> [INFORMATION SHOWN]
- - -

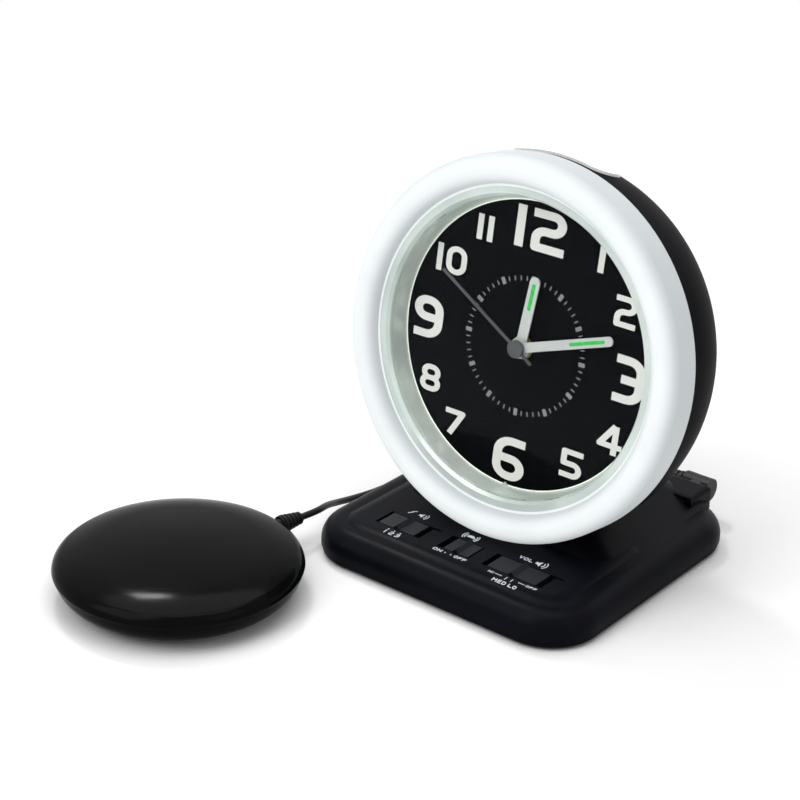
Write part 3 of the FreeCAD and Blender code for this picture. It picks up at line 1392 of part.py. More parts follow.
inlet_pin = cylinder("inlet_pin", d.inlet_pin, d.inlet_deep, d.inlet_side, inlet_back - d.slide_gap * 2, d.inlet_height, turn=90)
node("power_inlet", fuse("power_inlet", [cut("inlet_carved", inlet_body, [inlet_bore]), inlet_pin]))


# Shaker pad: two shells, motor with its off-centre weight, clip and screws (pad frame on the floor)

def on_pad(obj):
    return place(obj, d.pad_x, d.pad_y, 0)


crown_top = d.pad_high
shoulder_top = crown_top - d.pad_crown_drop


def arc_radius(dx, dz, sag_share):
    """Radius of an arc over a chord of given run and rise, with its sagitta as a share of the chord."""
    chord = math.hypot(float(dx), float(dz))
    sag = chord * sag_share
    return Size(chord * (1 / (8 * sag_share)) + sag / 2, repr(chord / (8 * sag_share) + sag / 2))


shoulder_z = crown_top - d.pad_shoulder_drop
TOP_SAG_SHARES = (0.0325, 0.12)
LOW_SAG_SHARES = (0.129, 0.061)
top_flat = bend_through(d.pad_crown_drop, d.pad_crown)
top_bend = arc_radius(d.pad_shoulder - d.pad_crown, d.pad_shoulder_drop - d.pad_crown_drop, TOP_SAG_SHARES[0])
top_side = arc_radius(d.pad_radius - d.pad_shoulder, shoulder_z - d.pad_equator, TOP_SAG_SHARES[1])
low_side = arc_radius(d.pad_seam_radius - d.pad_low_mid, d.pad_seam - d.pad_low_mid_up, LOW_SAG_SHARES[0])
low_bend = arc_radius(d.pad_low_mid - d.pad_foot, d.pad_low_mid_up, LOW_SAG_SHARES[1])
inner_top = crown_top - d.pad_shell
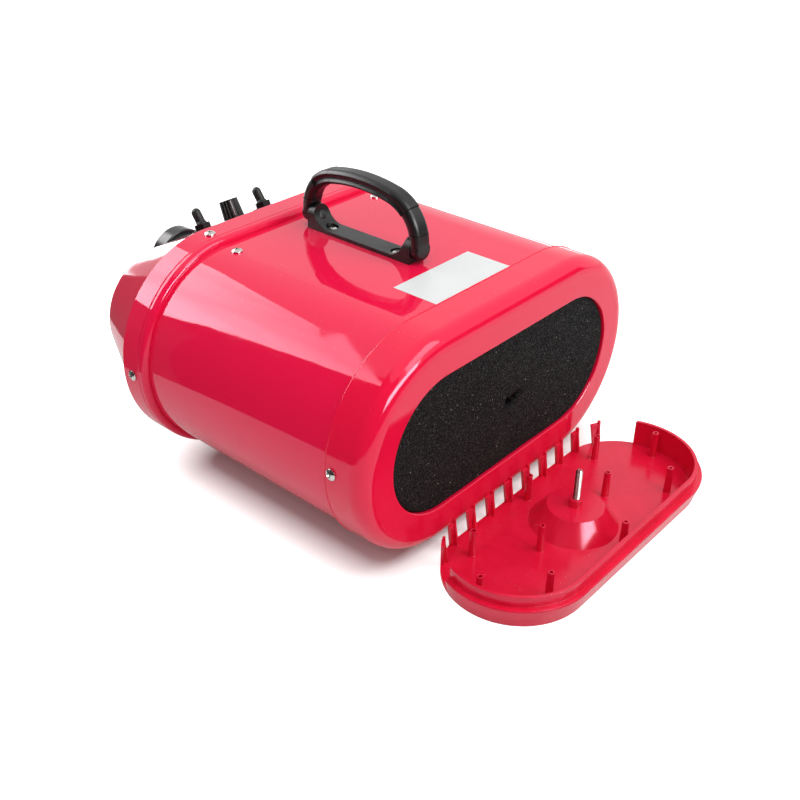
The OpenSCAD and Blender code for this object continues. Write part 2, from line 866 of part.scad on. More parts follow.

- - -

> [SET PROBLEM]
Reproduce the listing shown above in its entirety, exactly.

> [EXERCISE SOLUTION]
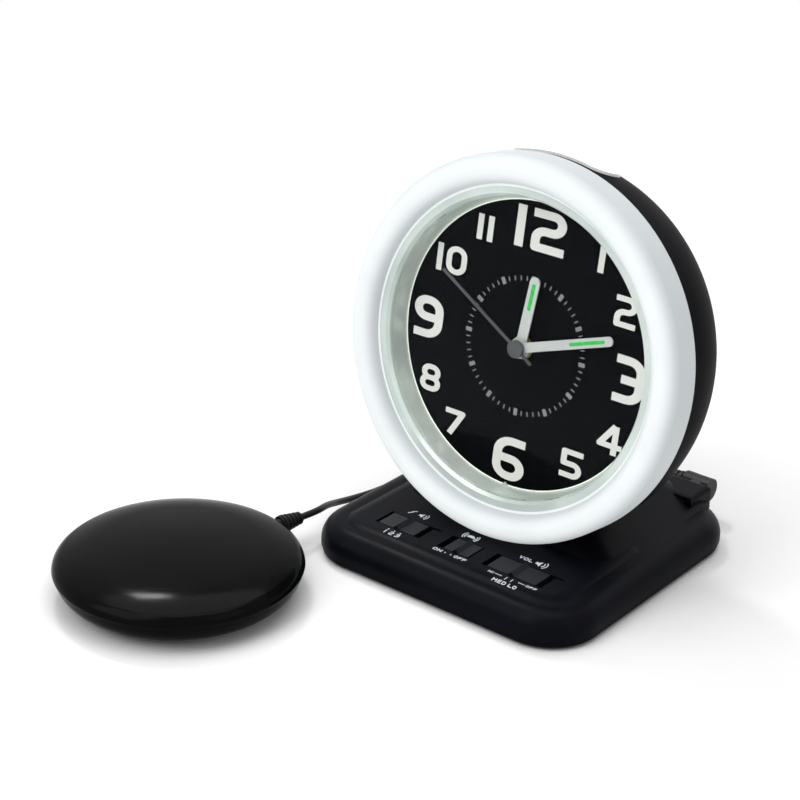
Write part 3 of the FreeCAD and Blender code for this picture. It picks up at line 1392 of part.py. More parts follow.
inlet_pin = cylinder("inlet_pin", d.inlet_pin, d.inlet_deep, d.inlet_side, inlet_back - d.slide_gap * 2, d.inlet_height, turn=90)
node("power_inlet", fuse("power_inlet", [cut("inlet_carved", inlet_body, [inlet_bore]), inlet_pin]))


# Shaker pad: two shells, motor with its off-centre weight, clip and screws (pad frame on the floor)

def on_pad(obj):
    return place(obj, d.pad_x, d.pad_y, 0)


crown_top = d.pad_high
shoulder_top = crown_top - d.pad_crown_drop


def arc_radius(dx, dz, sag_share):
    """Radius of an arc over a chord of given run and rise, with its sagitta as a share of the chord."""
    chord = math.hypot(float(dx), float(dz))
    sag = chord * sag_share
    return Size(chord * (1 / (8 * sag_share)) + sag / 2, repr(chord / (8 * sag_share) + sag / 2))


shoulder_z = crown_top - d.pad_shoulder_drop
TOP_SAG_SHARES = (0.0325, 0.12)
LOW_SAG_SHARES = (0.129, 0.061)
top_flat = bend_through(d.pad_crown_drop, d.pad_crown)
top_bend = arc_radius(d.pad_shoulder - d.pad_crown, d.pad_shoulder_drop - d.pad_crown_drop, TOP_SAG_SHARES[0])
top_side = arc_radius(d.pad_radius - d.pad_shoulder, shoulder_z - d.pad_equator, TOP_SAG_SHARES[1])
low_side = arc_radius(d.pad_seam_radius - d.pad_low_mid, d.pad_seam - d.pad_low_mid_up, LOW_SAG_SHARES[0])
low_bend = arc_radius(d.pad_low_mid - d.pad_foot, d.pad_low_mid_up, LOW_SAG_SHARES[1])
inner_top = crown_top - d.pad_shell
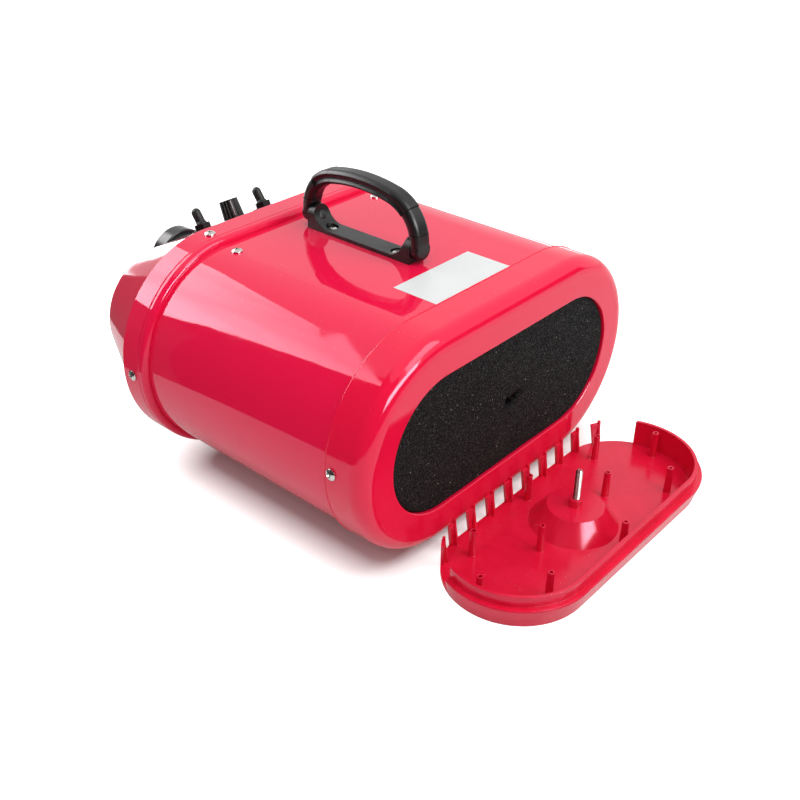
The OpenSCAD and Blender code for this object continues. Write part 2, from line 866 of part.scad on. More parts follow.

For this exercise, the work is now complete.